Records that describe objects

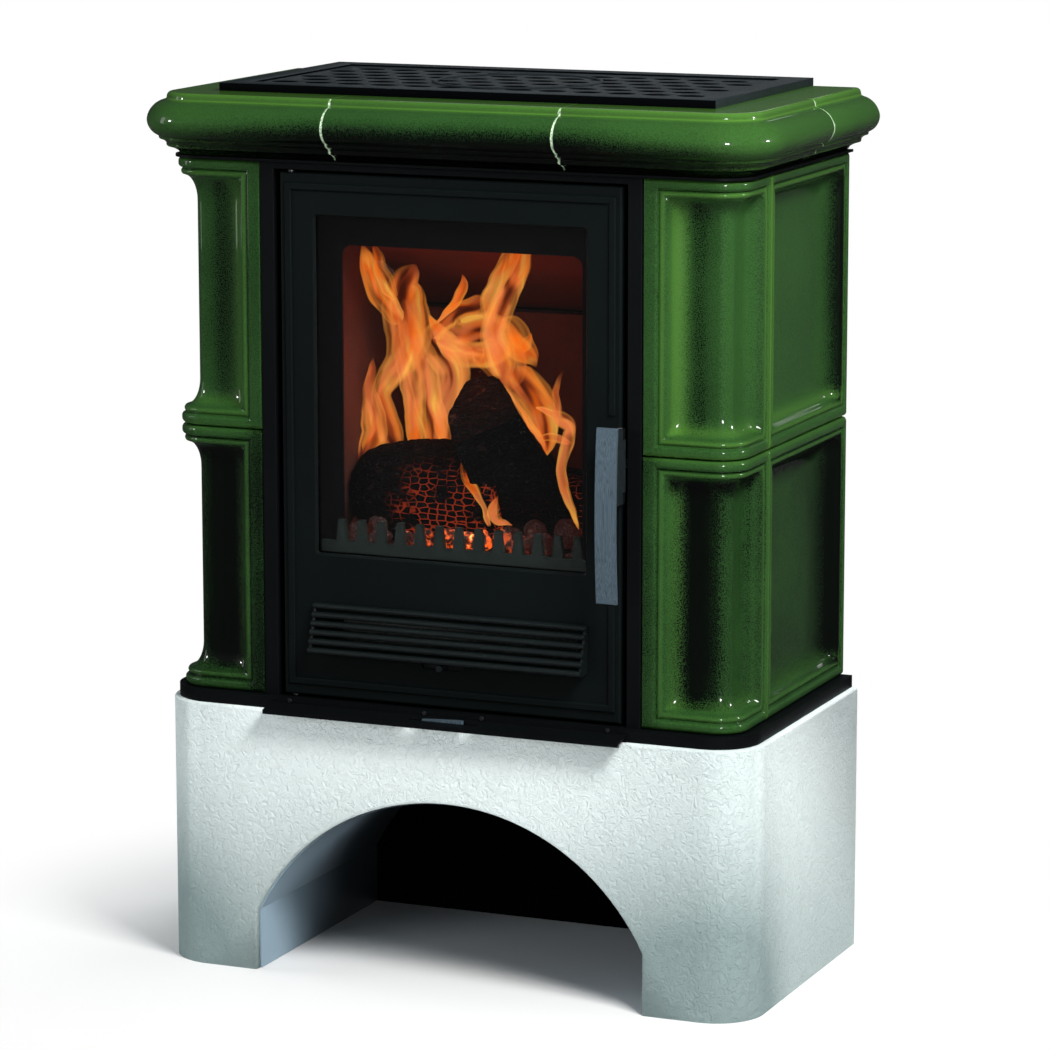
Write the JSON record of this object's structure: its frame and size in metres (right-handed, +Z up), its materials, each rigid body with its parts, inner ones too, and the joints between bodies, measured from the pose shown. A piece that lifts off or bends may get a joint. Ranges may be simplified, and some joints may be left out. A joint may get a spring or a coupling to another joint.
{
  "type": "tiled stove",
  "caption": "Wood stove with green glazed relief tiles and cornice on a white plastered plinth with an arched log store, glazed door, lattice top and rear flue.",
  "frame": {"origin": "middle of the footprint, on the floor", "axes": "+X to the right seen from the front, +Y to the back, +Z up"},
  "size_m": [0.758, 0.425, 1.011],
  "materials": {
    "tile_glaze": "deep green transparent gloss glaze, lighter where thin on the edges",
    "plaster": "white textured plaster, matt",
    "grey_sheet": "blue-grey satin sheet",
    "black_steel": "matt black heat-proof paint",
    "door_black": "fine satin black heat-proof paint",
    "bracket_black": "black textured paint",
    "screw_steel": "dark plated",
    "plain_steel": "plain steel",
    "pan_steel": "dull sheet steel",
    "galvanised": "galvanised sheet",
    "brushed_handle": "brushed stainless, grain along its length",
    "cast_iron": "dark grey painted casting",
    "firebrick": "pressed vermiculite board",
    "seal_tape": "flat woven glass tape",
    "seal_rope": "braided glass rope",
    "glass": "clear ceramic glass with a dark printed border"
  },
  "bodies": {
    "root": {"plinth": "plaster", "log_store_vault": "grey_sheet", "log_store_side_left": "grey_sheet", "log_store_side_right": "grey_sheet", "log_store_back": "grey_sheet", "base_plate": "black_steel", "ash_lip": "black_steel", "base_screws": "screw_steel", "lower_corner_tile_left": "tile_glaze", "lower_corner_tile_right": "tile_glaze", "lower_side_tile_left": "tile_glaze", "lower_side_tile_right": "tile_glaze", "upper_corner_tile_left": "tile_glaze", "upper_corner_tile_right": "tile_glaze", "upper_side_tile_left": "tile_glaze", "upper_side_tile_right": "tile_glaze", "cornice_front": "tile_glaze", "cornice_corner_left": "tile_glaze", "cornice_corner_right": "tile_glaze", "cornice_side_left": "tile_glaze", "cornice_side_right": "tile_glaze", "top_frame_plate": "black_steel", "front_surround": "black_steel", "latch_keeper": "plain_steel", "hinge_pins": "plain_steel", "front_plate": "black_steel", "firebox_shell": "black_steel", "blanking_lid": "cast_iron", "flue_spigot": "black_steel", "rear_heat_shield": "galvanised", "rear_upper_panel": "black_steel", "hearth_floor": "firebrick", "fire_grate": "cast_iron", "firebrick_left": "firebrick", "firebrick_right": "firebrick", "firebrick_rear": "firebrick", "baffle": "firebrick", "baffle_ledges": "plain_steel", "log_retainer": "cast_iron", "pan_runners": "plain_steel"},
    "door": {"door_frame": "door_black", "door_glass": "glass", "glass_seal": "seal_tape", "glass_clips": "plain_steel", "clip_screws": "screw_steel", "door_seal": "seal_rope", "louvre_panel": "door_black", "handle_pivot_pin": "plain_steel"},
    "handle": {"handle_bar": "brushed_handle", "handle_bracket": "bracket_black", "latch_tongue": "plain_steel"},
    "secondary_air": {"secondary_air_knob": "bracket_black", "secondary_air_slide": "plain_steel"},
    "primary_air": {"air_slider": "brushed_handle"},
    "ash_pan": {"ash_pan": "pan_steel"},
    "top_grille": {"top_grille": "cast_iron"}
  },
  "joints": [
    {"name": "door_swing", "type": "hinge", "parent": "root", "child": "door", "pos_m": [-0.196, -0.1605, 0.6215], "axis": [0, 0, -1], "range_deg": [0, 95]},
    {"name": "handle_turn", "type": "hinge", "parent": "door", "child": "handle", "pos_m": [0.206, -0.1795, 0.615], "axis": [0, 0, 1], "range_deg": [0, 15]},
    {"name": "secondary_air_slide", "type": "slide", "parent": "door", "child": "secondary_air", "axis": [1, 0, 0], "range_m": [-0.018, 0.018]},
    {"name": "primary_air_slide", "type": "slide", "parent": "root", "child": "primary_air", "axis": [1, 0, 0], "range_m": [-0.014, 0.014]},
    {"name": "ash_pan_slide", "type": "slide", "parent": "root", "child": "ash_pan", "axis": [0, -1, 0], "range_m": [0, 0.09]},
    {"name": "grille_lift", "type": "slide", "parent": "root", "child": "top_grille", "axis": [0, 0, 1], "range_m": [0, 0.08]}
  ],
  "couplings": [
    {"joint": "ash_pan_slide", "follows": "door_swing", "m_per_rad": 0.05}
  ]
}
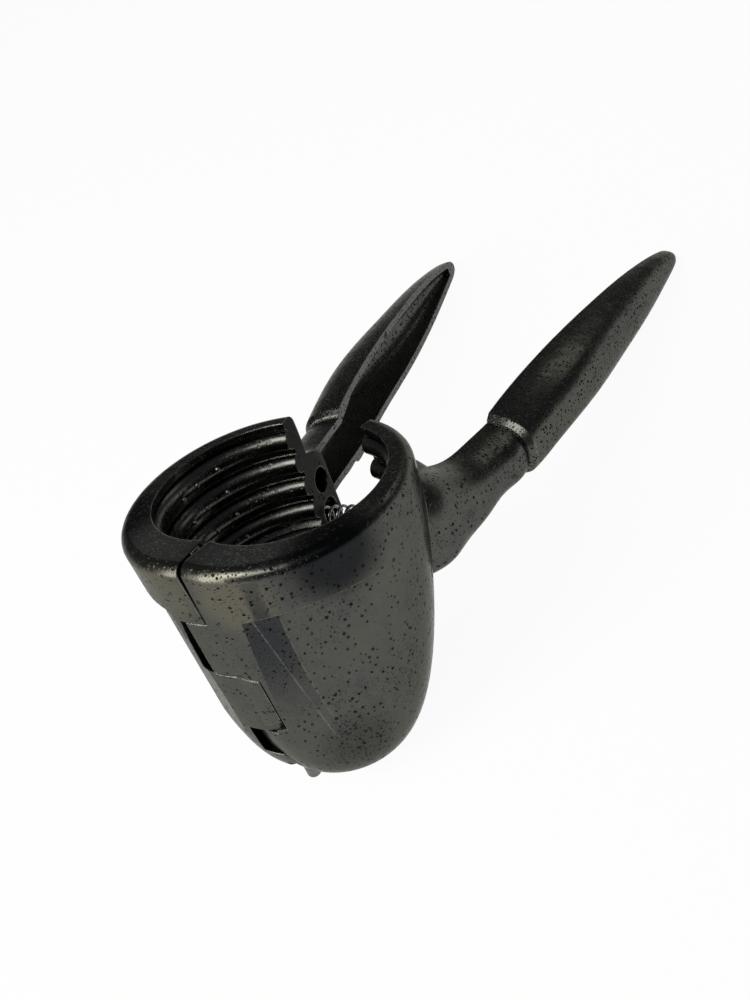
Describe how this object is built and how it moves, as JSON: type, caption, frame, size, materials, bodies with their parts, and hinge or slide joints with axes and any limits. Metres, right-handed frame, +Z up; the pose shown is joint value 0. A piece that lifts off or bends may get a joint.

What to produce:
Repeat the data above, word for word.

The completed task:
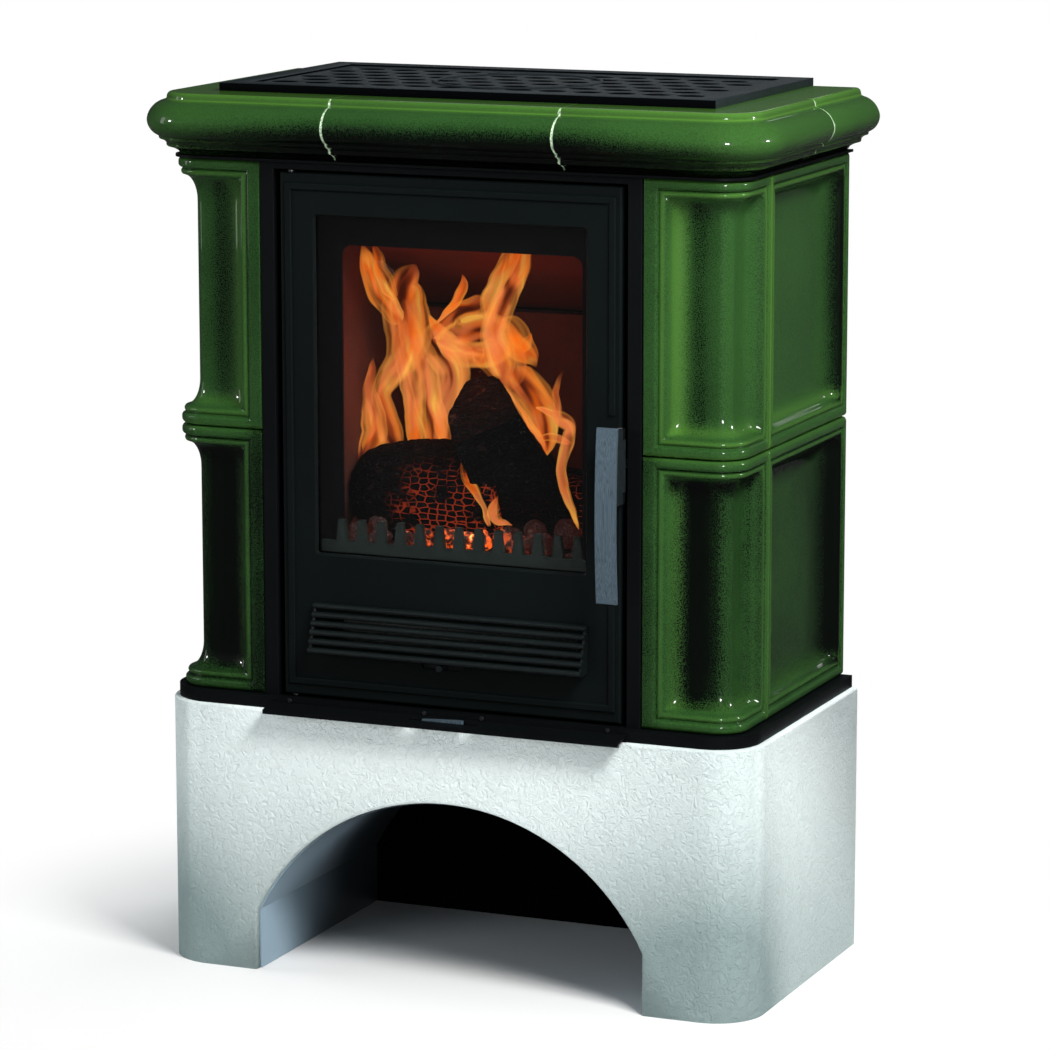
Write the JSON record of this object's structure: its frame and size in metres (right-handed, +Z up), its materials, each rigid body with its parts, inner ones too, and the joints between bodies, measured from the pose shown. A piece that lifts off or bends may get a joint. Ranges may be simplified, and some joints may be left out. A joint may get a spring or a coupling to another joint.
{
  "type": "tiled stove",
  "caption": "Wood stove with green glazed relief tiles and cornice on a white plastered plinth with an arched log store, glazed door, lattice top and rear flue.",
  "frame": {"origin": "middle of the footprint, on the floor", "axes": "+X to the right seen from the front, +Y to the back, +Z up"},
  "size_m": [0.758, 0.425, 1.011],
  "materials": {
    "tile_glaze": "deep green transparent gloss glaze, lighter where thin on the edges",
    "plaster": "white textured plaster, matt",
    "grey_sheet": "blue-grey satin sheet",
    "black_steel": "matt black heat-proof paint",
    "door_black": "fine satin black heat-proof paint",
    "bracket_black": "black textured paint",
    "screw_steel": "dark plated",
    "plain_steel": "plain steel",
    "pan_steel": "dull sheet steel",
    "galvanised": "galvanised sheet",
    "brushed_handle": "brushed stainless, grain along its length",
    "cast_iron": "dark grey painted casting",
    "firebrick": "pressed vermiculite board",
    "seal_tape": "flat woven glass tape",
    "seal_rope": "braided glass rope",
    "glass": "clear ceramic glass with a dark printed border"
  },
  "bodies": {
    "root": {"plinth": "plaster", "log_store_vault": "grey_sheet", "log_store_side_left": "grey_sheet", "log_store_side_right": "grey_sheet", "log_store_back": "grey_sheet", "base_plate": "black_steel", "ash_lip": "black_steel", "base_screws": "screw_steel", "lower_corner_tile_left": "tile_glaze", "lower_corner_tile_right": "tile_glaze", "lower_side_tile_left": "tile_glaze", "lower_side_tile_right": "tile_glaze", "upper_corner_tile_left": "tile_glaze", "upper_corner_tile_right": "tile_glaze", "upper_side_tile_left": "tile_glaze", "upper_side_tile_right": "tile_glaze", "cornice_front": "tile_glaze", "cornice_corner_left": "tile_glaze", "cornice_corner_right": "tile_glaze", "cornice_side_left": "tile_glaze", "cornice_side_right": "tile_glaze", "top_frame_plate": "black_steel", "front_surround": "black_steel", "latch_keeper": "plain_steel", "hinge_pins": "plain_steel", "front_plate": "black_steel", "firebox_shell": "black_steel", "blanking_lid": "cast_iron", "flue_spigot": "black_steel", "rear_heat_shield": "galvanised", "rear_upper_panel": "black_steel", "hearth_floor": "firebrick", "fire_grate": "cast_iron", "firebrick_left": "firebrick", "firebrick_right": "firebrick", "firebrick_rear": "firebrick", "baffle": "firebrick", "baffle_ledges": "plain_steel", "log_retainer": "cast_iron", "pan_runners": "plain_steel"},
    "door": {"door_frame": "door_black", "door_glass": "glass", "glass_seal": "seal_tape", "glass_clips": "plain_steel", "clip_screws": "screw_steel", "door_seal": "seal_rope", "louvre_panel": "door_black", "handle_pivot_pin": "plain_steel"},
    "handle": {"handle_bar": "brushed_handle", "handle_bracket": "bracket_black", "latch_tongue": "plain_steel"},
    "secondary_air": {"secondary_air_knob": "bracket_black", "secondary_air_slide": "plain_steel"},
    "primary_air": {"air_slider": "brushed_handle"},
    "ash_pan": {"ash_pan": "pan_steel"},
    "top_grille": {"top_grille": "cast_iron"}
  },
  "joints": [
    {"name": "door_swing", "type": "hinge", "parent": "root", "child": "door", "pos_m": [-0.196, -0.1605, 0.6215], "axis": [0, 0, -1], "range_deg": [0, 95]},
    {"name": "handle_turn", "type": "hinge", "parent": "door", "child": "handle", "pos_m": [0.206, -0.1795, 0.615], "axis": [0, 0, 1], "range_deg": [0, 15]},
    {"name": "secondary_air_slide", "type": "slide", "parent": "door", "child": "secondary_air", "axis": [1, 0, 0], "range_m": [-0.018, 0.018]},
    {"name": "primary_air_slide", "type": "slide", "parent": "root", "child": "primary_air", "axis": [1, 0, 0], "range_m": [-0.014, 0.014]},
    {"name": "ash_pan_slide", "type": "slide", "parent": "root", "child": "ash_pan", "axis": [0, -1, 0], "range_m": [0, 0.09]},
    {"name": "grille_lift", "type": "slide", "parent": "root", "child": "top_grille", "axis": [0, 0, 1], "range_m": [0, 0.08]}
  ],
  "couplings": [
    {"joint": "ash_pan_slide", "follows": "door_swing", "m_per_rad": 0.05}
  ]
}
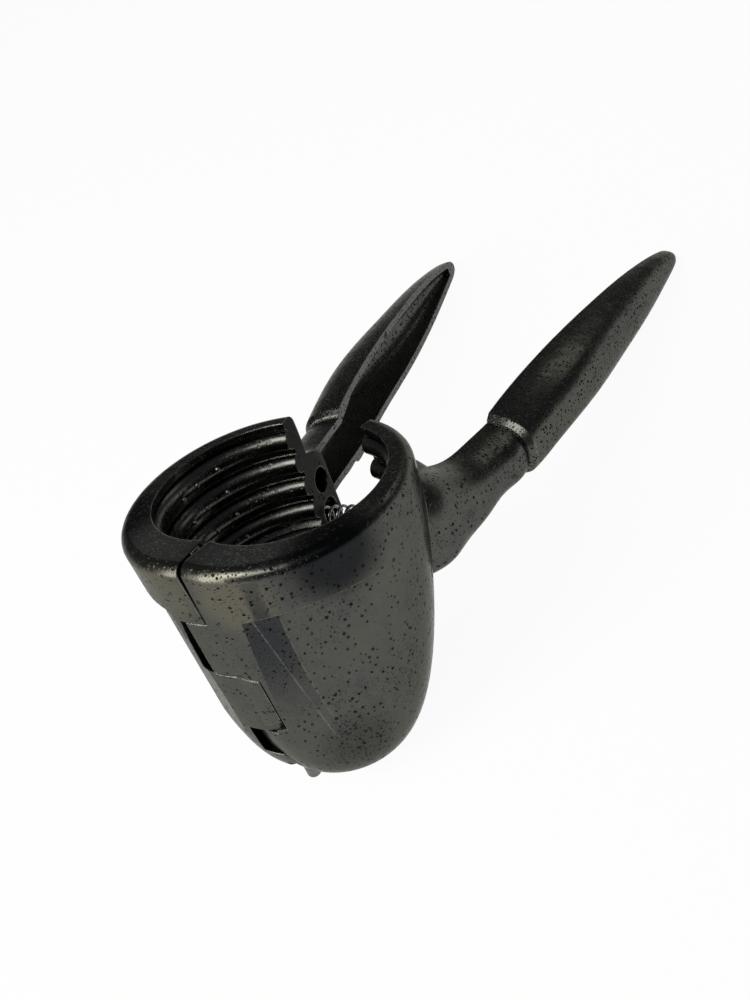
Describe how this object is built and how it moves, as JSON: type, caption, frame, size, materials, bodies with their parts, and hinge or slide joints with axes and any limits. Metres, right-handed frame, +Z up; the pose shown is joint value 0. A piece that lifts off or bends may get a joint.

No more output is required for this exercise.